While it’s definitely true that kids generally have more energy than most adults, they absolutely do have a limited amount of it. The difference is, kids don’t hesitate to use their energy like we adults do. They don’t worry about how sore they’ll be tomorrow (which we old folks obviously do have to worry about), or how tired they’ll be later that day. They just go for it. They push themselves to their absolute limit at all times without giving it a second thought.
Obviously, I’m not advocating that adults start running around the office when they should be walking, or begin overexerting themselves at the gym. But I am saying that adults should never give up the “just do it” attitude. We should always push ourselves as hard as we can in everything we do in order to reach our full potential.
2) Spend time playing
You probably know that play is the ‘work’ of children. Wouldn’t it be nice if it were also the work of adults? While adults obviously have major obligations to take care of almost every day of their lives, that doesn’t mean that every second of their day has to be engulfed in seriousness.
Children are often able to find humor in almost any situation. Leaving out the inappropriate moments that kids might find hysterical, adults can learn a lot from the youth of the world. There’s nothing wrong with taking a break from the daily grind to enjoy family game night, or to bring your son to a baseball game. If you spend all your time on earth working, you’ll end up missing the moments you should have been enjoying the most. Do yourself, and your family, a favor: put the paperwork away once in a while and go have some fun!
3) Appreciate your friends and family
This question is for the parents out there: Is there any gift more sentimental and precious than something made by your own son or daughter? I doubt it. Kids might not even realize just how much these little gifts mean to their family members, but it’s these little expressions of appreciation that make parents know they’ve raised a loving, caring child.
Sometimes, when faced with the busyness of the real world, adults unfortunately neglect their friends and families in favor of focusing on their career or other work-related obligations. They forget that the reason they have a job in the first place is to support the people they care about most. It’s important to remember just how much your family and friends mean to you, and make the time to be with them, especially when they’re in need. As adults, we understand that life gets in the way a lot of the time, and that friendships and relationships take a bit more effort than they did when we were kids. But putting in this effort is the best way to show people you truly care for them.
4) Enjoy the little things
If you’ve ever seen a child jump in a puddle, or catch a snowflake on their tongue, you know exactly what I’m talking about. They are literally awestruck by the things we adults take most for granted. They can spend an afternoon watching ants and worms crawl through a garden, or an entire evening catching fire flies in glass jars. In these small actions, they’re being artists, poets, scientists, and explorers all at once.
So many adults just go about their day without any sort of appreciation for the little things. Where children can find happiness in seeing a beautiful bird fly through the sky, most adults wouldn’t even give it a second look.

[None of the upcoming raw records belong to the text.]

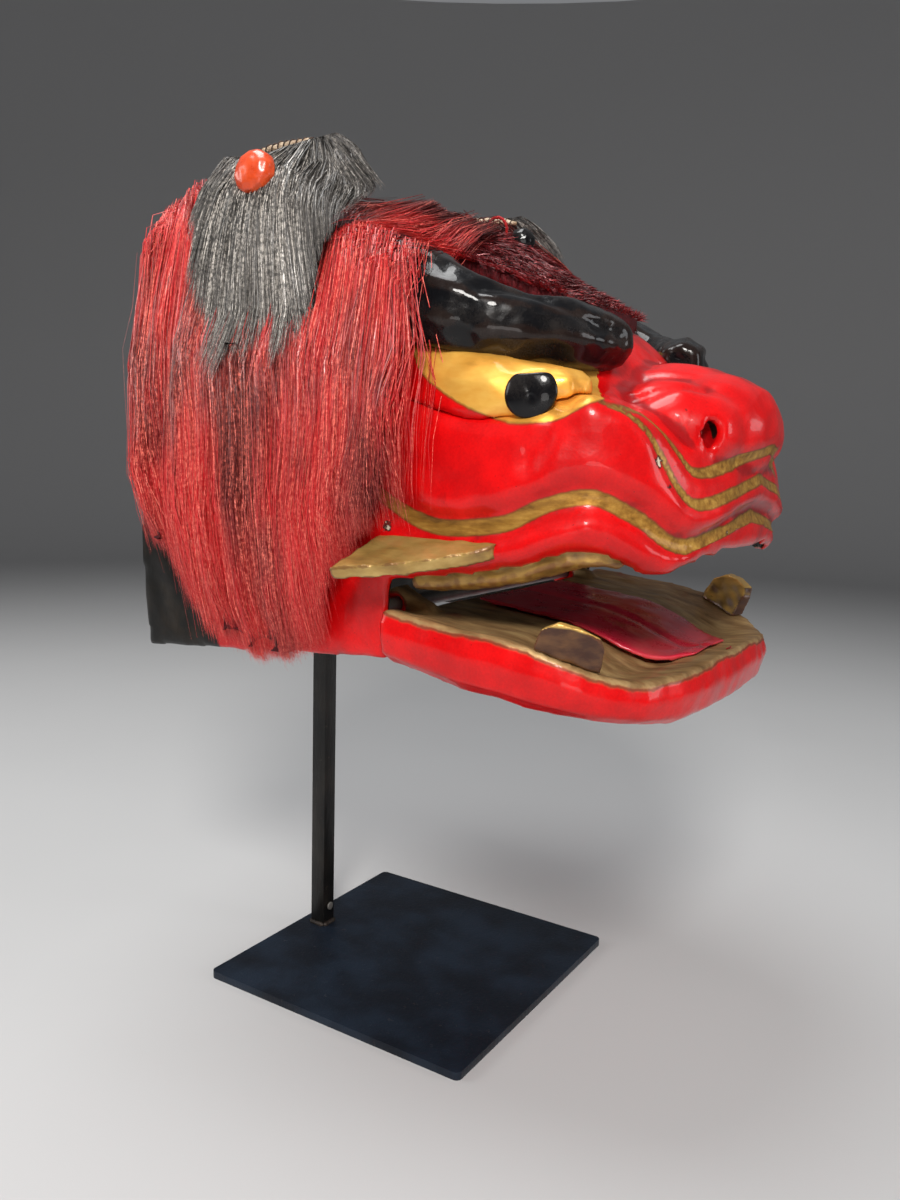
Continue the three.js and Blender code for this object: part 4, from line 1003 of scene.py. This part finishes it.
def comb_mane(side_name, side):
    chart = ManeChart(side_name, side)
    draw = np.random.default_rng(11 if side < 0 else 12)
    count = MANE_STRANDS
    share = draw.uniform(*MANE_SHARES, count)
    stray = draw.uniform(size=count) < STRAYS
    astray = stray & (draw.uniform(size=count) < STRAY_FRONT)
    share = np.where(astray, draw.uniform(*STRAY_FRONT_SHARES, count), share)
    clump = np.round(share * MANE_CLUMPS + draw.normal(0, MANE_CLUMP_MIX, count)) / MANE_CLUMPS
    clump_shift = ripple(np.stack([clump * 0.2, clump * 0.1, clump * 0], 1), 9, 5)
    hem = chart.hem(np.clip(share, *HEM_SHARES))
    cut = np.arctan2(HEM_OUT, MANE_HEM[:, 1] - AXIS_HEIGHT / MM)
    hem = np.minimum(hem, np.interp(chart.lane(share, hem) / MM, MANE_HEM[:, 0], cut, right=math.pi))
    hem = hem - np.abs(draw.normal(0, HEM_RAGGED, count)) + HEM_RAGGED + HEM_LOCKS * clump_shift
    from_crown = draw.uniform(size=count) < CROWN_ROOTS
    high_root = draw.uniform(*CROWN_ROOT_ANGLES, count)
    low_root = draw.uniform(*SIDE_ROOT_ANGLES, count)
    start = np.minimum(np.where(from_crown, high_root, low_root), hem - SHORTEST)
    t = np.linspace(0, 1, MANE_STATIONS)[None, :]
    angle = start[:, None] + (hem - start)[:, None] * t ** 0.92
    pull = LOCK_PULL * t ** 2.5
    depth = chart.lane(share[:, None] * (1 - pull) + clump[:, None] * pull, angle)
    wave = draw.uniform(0, 2 * math.pi, count)[:, None]
    drift = draw.normal(0, STRAND_DRIFT, count)
    drift = np.where((share < 0.1) & ~stray, np.abs(drift), drift)
    depth += (STRAND_WAVE * np.sin(wave + 6.0 * t) + drift[:, None] * t) * (0.3 + t)
    depth += np.where(stray, draw.normal(0, STRAY_DRIFT, count), 0)[:, None] * t ** 1.5
    layer = draw.uniform(0, 1, count)
    lift = (layer * HAIR_THICK - HAIR_SUNK) * MM
    lift = lift + np.where(stray, draw.uniform(*STRAY_LIFT, count), 0)
    radius = chart.reach(angle, np.clip(depth, MANE_DEPTHS[0], MANE_DEPTHS[-1])) + lift[:, None]
    radius += STRAND_BOUNCE * np.cos(wave * 1.7 + 6.5 * t) - TIP_DROP * t ** 6
    radius += REAR_FULLNESS * hump(depth - REAR_PLACE, REAR_WIDTH) * hump(angle - REAR_ANGLE, REAR_SPREAD)
    flat = np.stack([depth.ravel(), angle.ravel() * LOCK_TURN, angle.ravel() * 0], 1)
    relief = LOCK_RELIEF * ripple(flat, LOCK_LENGTH, 9).reshape(depth.shape)
    radius += relief * np.clip((angle - 0.3) * 2, 0, 1)
    spots = np.stack([side * radius * np.sin(angle), depth, AXIS_HEIGHT + radius * np.cos(angle)], 2)
    outward = np.stack([side * np.sin(angle), np.zeros_like(angle), np.cos(angle)], 2)
    widths = tapered(draw.uniform(*MANE_WIDTHS, count), t, *MANE_TAPER)
    # Tone sets how much painted highlight a strand gets; strands in the outer layer get more
    tone = np.clip(draw.beta(1.1, 2.6, count) * 0.8 + layer * 0.2, 0, 1)
    node = "mane_" + side_name
    hair = ribbons(node + "_hair", spots, outward, widths, tone, draw.normal(0, MANE_TWIST, count))
    settle(hair, MANE_HAIR, "head", "red_hair", node)
    under, spots = underhair(node, node + "_underhair", 4.4, 5, UNDER_INSET)
    hem_height = np.interp(spots[:, 1] / MM, MANE_HEM[:, 0], MANE_HEM[:, 1] + UNDER_HEM_LIFT) * MM
    spots[:, 2] = np.maximum(spots[:, 2], hem_height)
    squashed = -UNDER_FRONT + (spots[:, 1] + UNDER_FRONT) * UNDER_SQUASH
    spots[:, 1] = np.maximum(spots[:, 1], squashed)
    move_to(under, spots)
    settle(under, MANE_UNDER, "head", "red_hair", node)


# Ear hair: it fans from the hide rim to this ragged edge, as depth and height in millimetres
EAR_EDGE = ((44, 517), (52, 508), (64, 492), (69, 480), (67, 471), (60, 460), (67, 450), (60, 436),
            (52, 423), (47, 409), (33, 393), (27, 408), (15, 405), (-1, 416), (-8, 400), (-22, 418),
            (-26, 436), (-28, 457), (-34, 469), (-41, 487), (-40, 499), (-28, 512), (-14, 521))
EAR_RIM = ((52, 523), (30, 527), (10, 528.5), (-5, 529))
EAR_DEPTHS = np.linspace(-45, 75, 41)
EAR_HEIGHTS = np.linspace(388, 534, 50)
EAR_STRANDS, EAR_STATIONS = 5200, 6
EAR_WIDTHS, EAR_TAPER, EAR_TWIST = (0.32, 0.6), (1.05, 0.4), 0.6
EAR_CLUMPS, EAR_CLUMP_MIX = 40, 0.3
EAR_ROOT_MIX, EAR_END_MIX = 0.05, 0.006
EAR_UNDER_INSET, EAR_UNDER_FOOT = 0.0022, 0.414
EAR_SHORT, EAR_SHORT_LENGTHS, EAR_RAGGED = 0.35, (0.45, 0.9), 0.10
EAR_LOCK_PULL, EAR_BOW, EAR_WAVE = 0.55, 4.0, 0.8
EAR_THICK, EAR_SUNK, EAR_FLARE = 3.6, 1.0, 1.5
EAR_RAY_OUT = 0.3


def along_line(line, share):
    line = np.array(line, float)
    run = np.concatenate([[0], np.cumsum(np.linalg.norm(np.diff(line, axis=0), axis=1))])
    run /= run[-1]
    return np.stack([np.interp(share, run, line[:, k]) for k in range(line.shape[1])], -1)


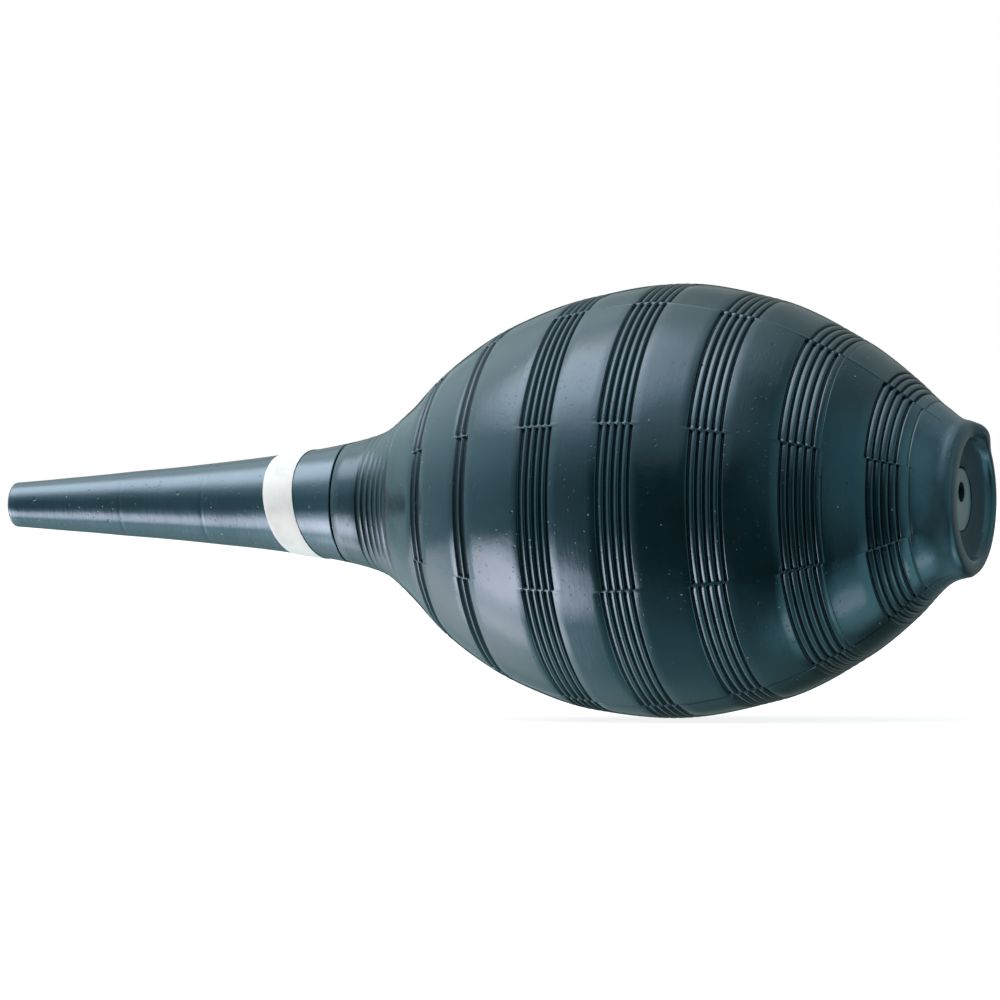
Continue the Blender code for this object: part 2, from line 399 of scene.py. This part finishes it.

Even something as beautiful as a rainbow can go unnoticed by the busy adult with work, bills and responsibilities on their mind. I hate to sound cliché, but if we all took the time to stop and smell the roses, we could add so much more happiness to our lives.
5) Be silly
Remember when you were a kid, before you knew how to “act properly”? Those were the days, weren’t they? Kids don’t feel the need to conform to societal norms, or they simply haven’t learned how to do so yet. Of course, adults often see these children as unruly or out of control. But in reality, they’re just kids being kids. They don’t have a filter, and that’s a good thing. They do what they feel like doing, even if that means acting like a Ninja Turtle in public. What’s so wrong with that? As long as they’re not causing destruction or bothering anyone, let them enjoy themselves.
Obviously, adults are expected to live up to a certain standard of decency. But sometimes, we feel like we have to act “cool” or “proper,” which stops us from being who we really are. Why can’t we burst into song in public? Who cares who’s watching us? Why can’t we tap dance in the rain? Who’s going to tell me I can’t? If there’s one thing we can learn from our children, it’s that we should never be scared to act on our (legal) impulses, no matter how ridiculous they may be.
6) Live in the moment
A running theme throughout this article has been that children are doers, not thinkers. They put all their energy into their present activity. They get caught up in whatever small thing catches their interest. They do whatever their imagination tells them to do at almost any given time. Simply put: they live in the moment. They’re able to snap out of bad moods instantly if something good happens. They’re able to put away worries of the future, as long as they’re enjoying the present.
Again, I know adults have a lot to worry about. Sometimes, it’s impossible to put worries on the backburner; there’s nothing that can be done about that. But there are definitely times when it’s absolutely necessary to let your worries go. For example, if you hate your job, there’s no sense in letting it ruin your off time. If you’re miserable from 9-5, use your evenings to look for something better, or at least enjoy the fruits of your labor in some way or another.
7) Look forward
Okay, so I just went over the fact that children don’t worry much about their future. But just because they don’t worry about it doesn’t mean they don’t look forward to it. Almost every child has some vision of what they’ll be like as an adult: what occupation they’ll have, the type of person they’ll marry, or the type of town they’ll live in. And they’re always positive about their future. They have absolute faith that they will get exactly where they want to be as adults.
Unfortunately, so many adults don’t feel this way. At times, we all feel hopeless, pessimistic, or unsure of where our life is going. While we should absolutely be realistic about our expectations, if we don’t set the bar high enough for ourselves, we’ll never reach our full potential. Just because most people’s dreams and aspirations change as they grow into adults doesn’t mean they should stop dreaming altogether.